>> BEGIN
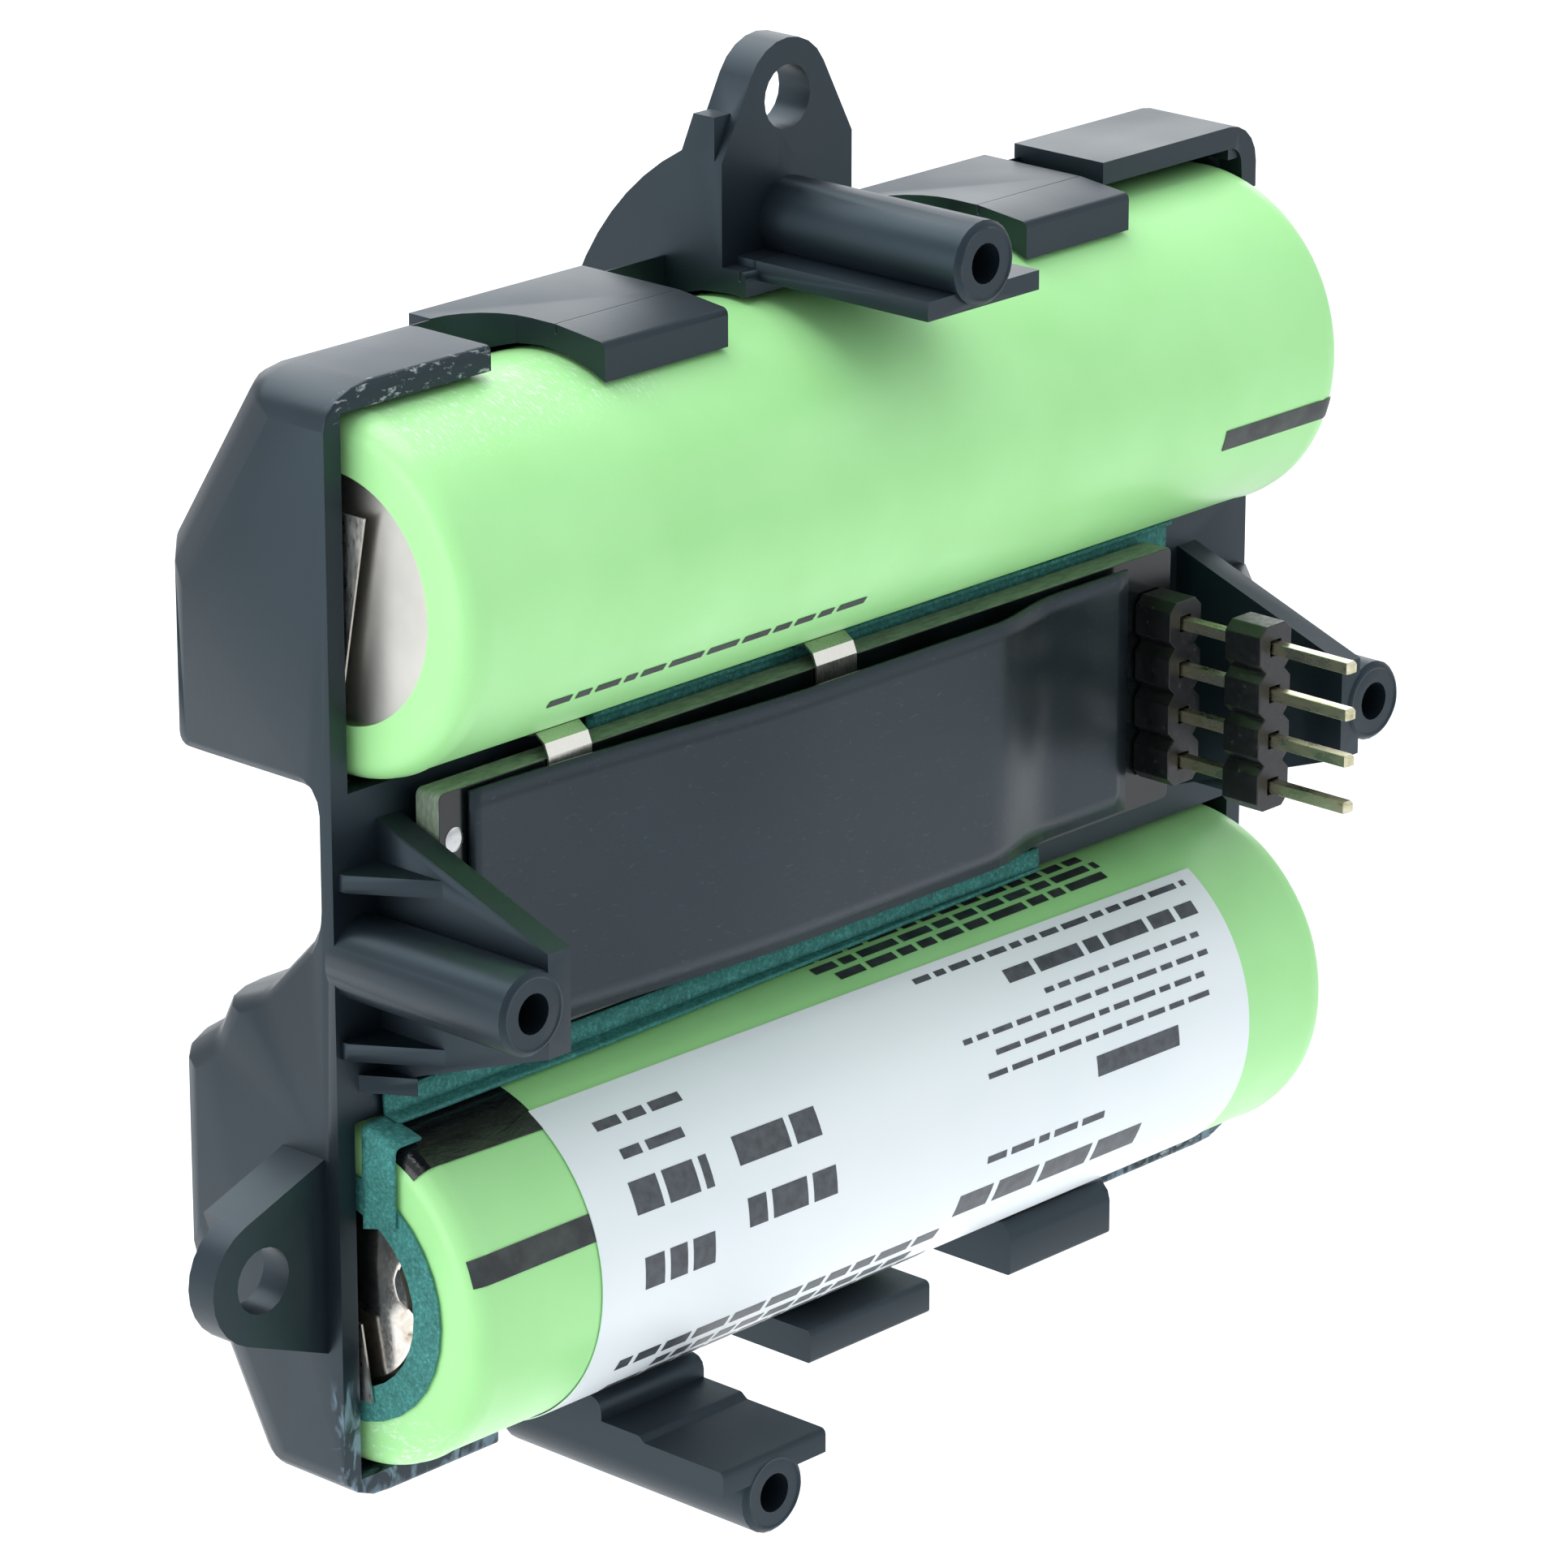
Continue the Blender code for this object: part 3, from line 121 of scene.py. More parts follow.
# Each soft box's place and size in metres, and its power in watts
for name, spot, size, power in (
    ("overhead", (0.0, 0.35, 0.75), (0.9, 0.9), 7.0),
    ("front_right", (0.5, -0.65, 0.3), (0.4, 0.5), 0.4),
    ("left", (-0.85, 0.25, 0.15), (0.5, 0.7), 2.2),
    ("rear", (0.95, 0.9, 0.48), (1.4, 0.7), 6.0),
):
    light = bpy.data.lights.new(name, "AREA")
    light.shape = "RECTANGLE"
    light.size = size[0]
    light.size_y = size[1]
    light.energy = power
    soft_box = bpy.data.objects.new(name, light)
    bpy.context.scene.collection.objects.link(soft_box)
    soft_box.location = spot
    soft_box.rotation_euler = (AIM - Vector(spot)).to_track_quat("-Z", "Y").to_euler()

# The cradle. One ABS moulding from a textured steel tool. Its edges are a little round, its rims are scuffed
# white and smeared with clear glue, and its clips were once bent until a fine crack ran across their tops.
# The places below are (low corner, high corner) in mm.
ABS_GRAIN = 0.35 * MM  # coarser than the tool's real texture, which wouldn't show
ABS_MOTTLE = 9 * MM
ABS_EDGE = 0.12 * MM
SCUFF_LENGTH = 0.3 * MM
GLUE_BLOB = 1.6 * MM
SCUFFED_TAB = ((-33.5, 11.0, 26.9), (-22.8, 11.8, 28.8))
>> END
* **Your objective**:
Beginning at the top of the data, please return every line until and including the line containing "soft_box.rotation_euler = (AIM", copied exactly, and nothing past it.

* **The solution**:
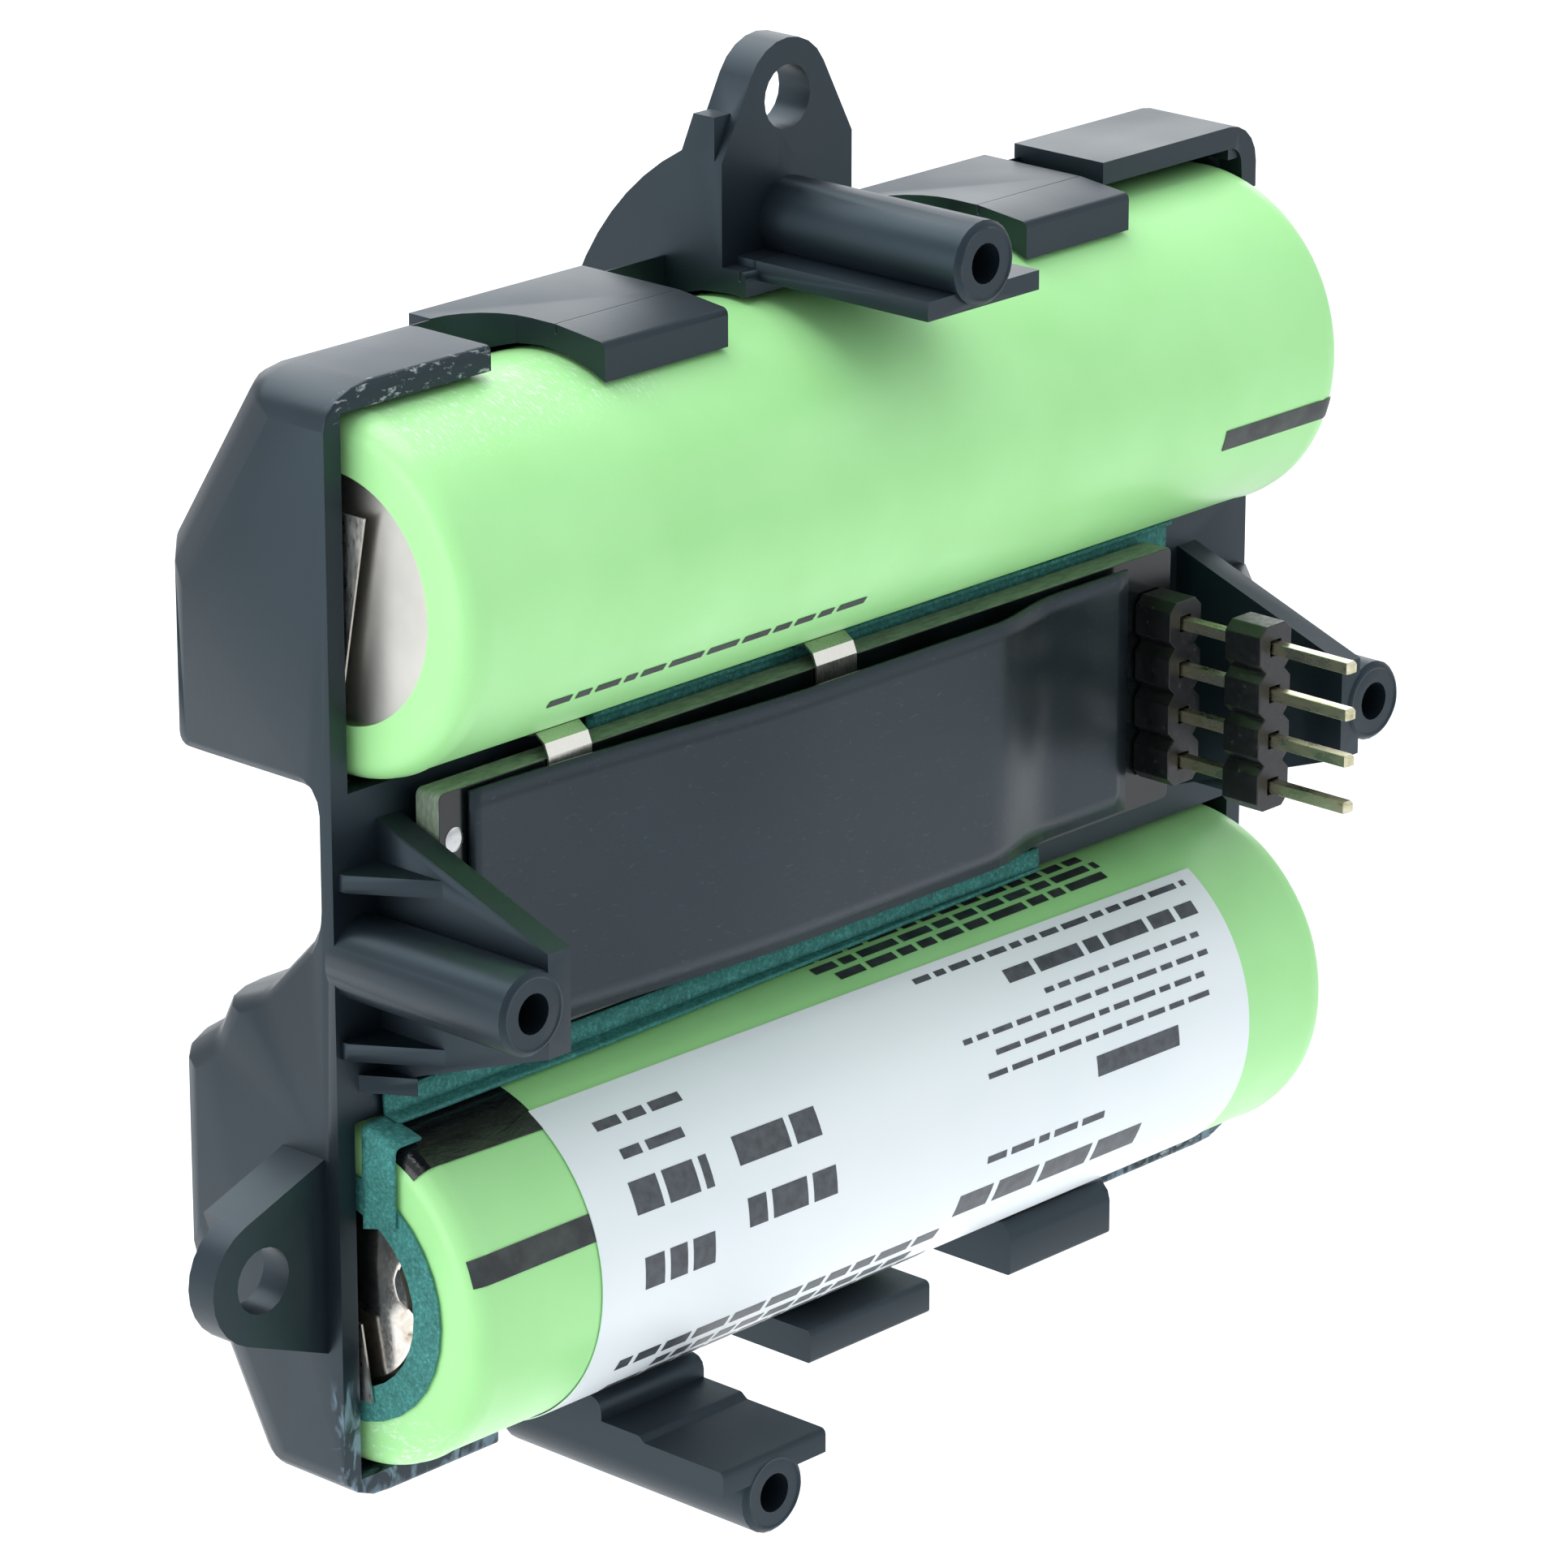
Continue the Blender code for this object: part 3, from line 121 of scene.py. More parts follow.
# Each soft box's place and size in metres, and its power in watts
for name, spot, size, power in (
    ("overhead", (0.0, 0.35, 0.75), (0.9, 0.9), 7.0),
    ("front_right", (0.5, -0.65, 0.3), (0.4, 0.5), 0.4),
    ("left", (-0.85, 0.25, 0.15), (0.5, 0.7), 2.2),
    ("rear", (0.95, 0.9, 0.48), (1.4, 0.7), 6.0),
):
    light = bpy.data.lights.new(name, "AREA")
    light.shape = "RECTANGLE"
    light.size = size[0]
    light.size_y = size[1]
    light.energy = power
    soft_box = bpy.data.objects.new(name, light)
    bpy.context.scene.collection.objects.link(soft_box)
    soft_box.location = spot
    soft_box.rotation_euler = (AIM - Vector(spot)).to_track_quat("-Z", "Y").to_euler()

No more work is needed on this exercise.